- Court: Delaware Court of Chancery
- Full case name: In re Caremark International Inc. Derivative Litigation
- Decided: September 25, 1996
- Citation: 698 A.2d 959 (Del. Ch. 1996)

Court membership
- Judge sitting: Chancellor William T. Allen

Keywords
- Directors' duties;

= In re Caremark International Inc. Derivative Litigation =

Legal case and corporate law precedent

In re Caremark International Inc. Derivative Litigation, 698 A.2d 959 (Del. Ch. 1996), is a civil action that came before the Delaware Court of Chancery. It is an important case in United States corporate law and discusses a director's duty of care in the oversight context. It raised the question regarding compliance, "what is the board's responsibility with respect to the organization and monitoring of the enterprise to assure that the corporation functions within the law to achieve its purposes?" Chancellor Allen wrote the opinion.

==Facts==
The shareholders of Caremark International, Inc. brought a derivative action, alleging the directors breached their duty of care by failing to put in place adequate internal control systems. This in turn was said to enable the company's employees to commit criminal offences, resulting in substantial fines and civil penalties amounting to over $250 million.

==Judgment==
The settlement contract requiring stricter oversight of corporate employees was approved. Chancellor Allen noted that most company decisions do not need director supervision. "Legally, the board itself will be required only to authorize the most significant corporate acts or transactions: mergers, changes in capital structure, fundamental changes in business, appointment and compensation of the CEO, etc."

He pointed to Graham v. Allis-Chalmers Mfg. Co., where the company violated antitrust law, without the directors knowing what the employees had done. But the court rejected that the directors ought to have known, because 'absent cause for suspicion there is no duty upon the directors to install and operate a corporate system of espionage to ferret out wrongdoing which they have no reason to suspect exists.' There were no grounds for suspicion here. He said this means that boards do no wrong 'simply for assuming the integrity of employees and the honesty of their dealings.'

But, since Smith v. Van Gorkom, it was clear that 'relevant and timely information is an essential predicate for satisfaction of the board's supervisory and monitoring role under s 141 of the DGCL.' Directors must be 'assuring themselves that information and reporting systems exist in the organization that are reasonably designed to provide senior management and to the board itself timely, accurate information sufficient to allow management and the board, each within its scope, to reach informed judgments concerning both the corporation's compliance with law and its business performance.' The level of detail for any such system is a business judgment matter. But failure to have some reasonable system may 'render a director liable for losses caused by non-compliance with applicable legal standards.'

Generally where a claim of directorial liability for corporate loss is predicated upon ignorance of liability created activities within the corporation, as in Graham or in this case, in my opinion only a sustained or systematic failure of the board to exercise oversight – such as an utter failure to attempt to assure a reasonable information and reporting system exists – will establish the lack of good faith that is a necessary condition to liability.

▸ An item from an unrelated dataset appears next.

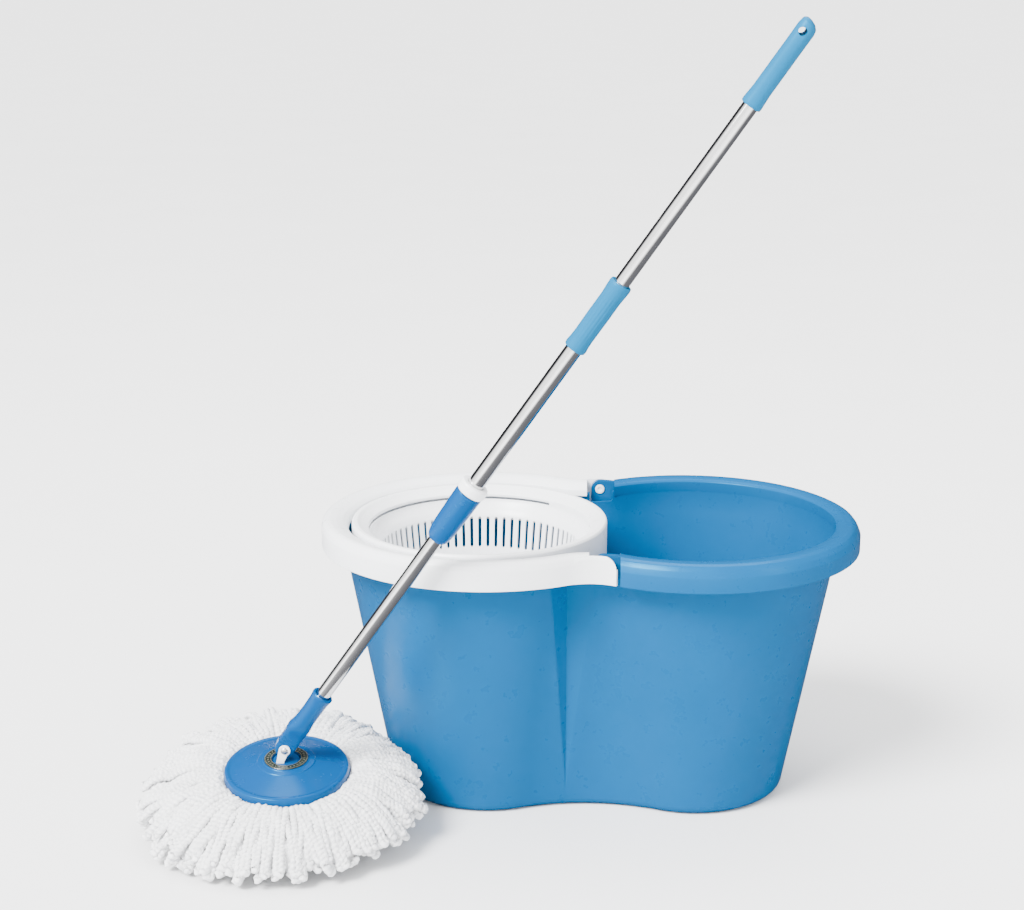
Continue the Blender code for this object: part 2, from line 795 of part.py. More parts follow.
def make_drive(pole):
    """Twisted rod, the nut it turns, the clutch ring under the nut and the bearing cap over it."""
    steps = 78
    rings = []
    for i in range(steps + 1):
        s = ROD_START + (ROD_END - ROD_START) * i / steps
        rings.append(twisted_ring(s, ROD_W / 2, ROD_T / 2))
    loft("twisted_rod", rings, "steel", pole)
    inside = LOWER_R - TUBE_T - GAP
    nut_low, nut_high = NUT_S - NUT_T / 2, NUT_S + NUT_T / 2
    nut = turned(
        "drive_nut",
        [(0.0, nut_high), (inside, nut_high), (inside, nut_low), (0.0, nut_low)],
        pole,
        "white_plastic",
    )
    turn = Matrix.Rotation(2 * math.pi * NUT_S / ROD_PITCH, 4, "Z")
    slot = box("nut_slot", (-0.0027, -0.00125, NUT_S - 0.01), (0.0027, 0.00125, NUT_S + 0.01), pole, turn=turn)
    boolean(nut, slot, "DIFFERENCE")
    turned("clutch_ring", tube_profile(inside, ROD_HOLE_R, 0.3080, nut_low - 0.0004), pole, "steel", ring=True)
    flange = OUTER_R - TUBE_T - 0.0004
    cap = [
        (ROD_HOLE_R, 0.3390),
        (flange, 0.3390),
        (flange, LOWER_END + 0.0004),
        (inside, LOWER_END + 0.0004),
        (inside, nut_high + 0.0004),
        (ROD_HOLE_R, nut_high + 0.0004),
    ]
    turned("bearing_cap", cap, pole, "white_plastic", ring=True)
    turned("rod_plug", tube_profile(flange, ROD_HOLE_R - 0.0002, 0.4120, 0.4200), pole, "white_plastic", ring=True)


def make_sleeves(pole):
    over_outer = OUTER_R + GAP
    over_lower = LOWER_R + GAP
    over_upper = UPPER_R + GAP
    lock = [
        (over_outer, LOCK_END),
        (0.0119, LOCK_END),
        (0.0121, LOCK_END - 0.0020),
        (0.0114, 0.2700),
        (0.0108, 0.2540),
        (0.0098, 0.2500),
        (0.0082, LOCK_START),
        (over_lower, LOCK_START),
        (over_lower, OUTER_START - 0.0020),
        (over_outer, OUTER_START - 0.0010),
    ]
    turned("lock_sleeve", lock, pole, "plate_blue", ring=True)
    collar = [
        (over_outer, COLLAR_END),
        (0.0113, COLLAR_END),
        (0.0122, COLLAR_END - 0.0013),
        (0.0122, LOCK_END + 0.0015),
        (0.0116, LOCK_END + GAP),
        (over_outer, LOCK_END + GAP),
    ]
    turned("collar_ring", collar, pole, "white_plastic", ring=True)
    mid = [
        (over_upper, MID_END),
        (0.0090, MID_END),
        (0.0096, MID_END - 0.0040),
        (0.0090, MID_END - 0.0110),
        (0.0092, 0.4850),
        (0.0089, MID_START + 0.0090),
        (0.0095, MID_START + 0.0030),
        (0.0091, MID_START),
        (over_outer, MID_START),
        (over_outer, OUTER_END + 0.0006),
        (over_upper, OUTER_END + 0.0010),
    ]
    turned("mid_sleeve", mid, pole, "grip_cyan", ring=True)
    plug = [
        (0.0, UPPER_START + 0.0110),
        (UPPER_R - TUBE_T - GAP, UPPER_START + 0.0110),
        (UPPER_R - TUBE_T - GAP, UPPER_START - GAP),
        (UPPER_R - 0.0001, UPPER_START - GAP),
        (UPPER_R - 0.0001, UPPER_START - 0.0050),
        (0.0, UPPER_START - 0.0050),
    ]
    turned("expander_plug", plug, pole, "white_plastic")


def make_grip(pole):
    bore = UPPER_R + GAP
    profile = [
        (0.0, GRIP_END),
        (0.0042, GRIP_END - 0.0008),
        (0.0068, GRIP_END - 0.0034),
        (0.0078, GRIP_END - 0.0080),
        (0.0078, GRIP_START + 0.0240),
        (0.0086, GRIP_START + 0.0030),
        (0.0084, GRIP_START),
        (bore, GRIP_START),
        (bore, UPPER_END + 0.0006),
        (0.0, UPPER_END + 0.0006),
    ]
    grip = turned("grip", profile, pole, "grip_cyan")
    boolean(grip, cross_cylinder("hang_hole", HANG_R, -0.02, 0.02, 0.0, HANG_S, pole), "DIFFERENCE")


def main():
    make_bucket()
    make_carry_handle()
    make_basket()
    make_spindle()
    head = empty("mop_head", RIVET, (HEAD_TILT, 0.0, 0.0))
    pole = empty("pole_axis", (0.0, 0.0, 0.0), (0.0, POLE_LEAN, 0.0), head)
    make_plate(head)
    make_hub_and_fork(head)
    make_strands(head)
    pin_hole = make_socket(pole)
    make_tubes(pole, pin_hole)
    make_drive(pole)
    make_sleeves(pole)
    make_grip(pole)


main()
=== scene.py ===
"""The spin mop set dressed for a picture: finer shapes, procedural materials, floor and light."""

import json
import math
import random

import bmesh
import bpy
import numpy as np
from mathutils import Matrix, Vector


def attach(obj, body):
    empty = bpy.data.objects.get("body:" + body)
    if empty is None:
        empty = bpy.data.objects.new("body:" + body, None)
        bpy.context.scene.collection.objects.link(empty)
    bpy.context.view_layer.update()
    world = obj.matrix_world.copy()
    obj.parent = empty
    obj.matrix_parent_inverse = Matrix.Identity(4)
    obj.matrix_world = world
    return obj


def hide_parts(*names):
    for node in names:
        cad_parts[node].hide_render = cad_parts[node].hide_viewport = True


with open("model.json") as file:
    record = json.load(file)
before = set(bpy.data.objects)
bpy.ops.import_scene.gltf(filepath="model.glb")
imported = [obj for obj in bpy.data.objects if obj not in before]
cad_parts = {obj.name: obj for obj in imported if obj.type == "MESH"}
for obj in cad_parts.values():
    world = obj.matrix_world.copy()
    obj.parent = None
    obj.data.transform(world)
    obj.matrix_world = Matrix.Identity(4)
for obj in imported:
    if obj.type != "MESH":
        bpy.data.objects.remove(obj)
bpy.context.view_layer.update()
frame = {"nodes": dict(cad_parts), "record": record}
random.seed(7)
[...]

A director's obligation includes a duty to attempt in good faith to assure that a corporate information and reporting system, which the board concludes is adequate, exists, and that failure to do so under some circumstances may, in theory at least, render a director liable for losses.

==Significance==
The court went on to define a multi-factor test designed to determine when this duty of care is breached. To show that directors breached their oversight duty (a duty later held to fall under the broader category of the duty of loyalty), plaintiffs must show that:
- The directors knew OR should have known that violations of the law were occurring, and in either event
- The directors took no steps in a good faith effort to prevent or remedy the situation, and
- Such failure proximately resulted in the losses complained of (though this last element may be thought to constitute an affirmative defense).

Caremark is most widely known and cited for this expanded vision of the duty of oversight. Because of this holding, corporations strengthened their compliance programs.

In Marchand v. Barnhill et al., No. 533, 2018 (Del. June 19, 2019), in which the Delaware Supreme Court reversed a lower court’s dismissal of a stockholder lawsuit against the members of the board of directors and two officers of Blue Bell Creameries, the court’s Chief Justice Strine wrote the court’s unanimous opinion that the justices hold the board of directors “failed to implement any system to monitor Blue Bell’s food safety performance or compliance and applied the “duty to monitor” doctrine enunciated the In re Caremark Int’l Inc. Derivative Litig., 698 A.2d 959, 971 (Del. Ch.1996). Chief Justice Strine quoted Caremark, in adding that “A board’s “utter failure to attempt to assure a reasonable information and reporting system exists” is an act of bad faith in breach of the duty of loyalty.”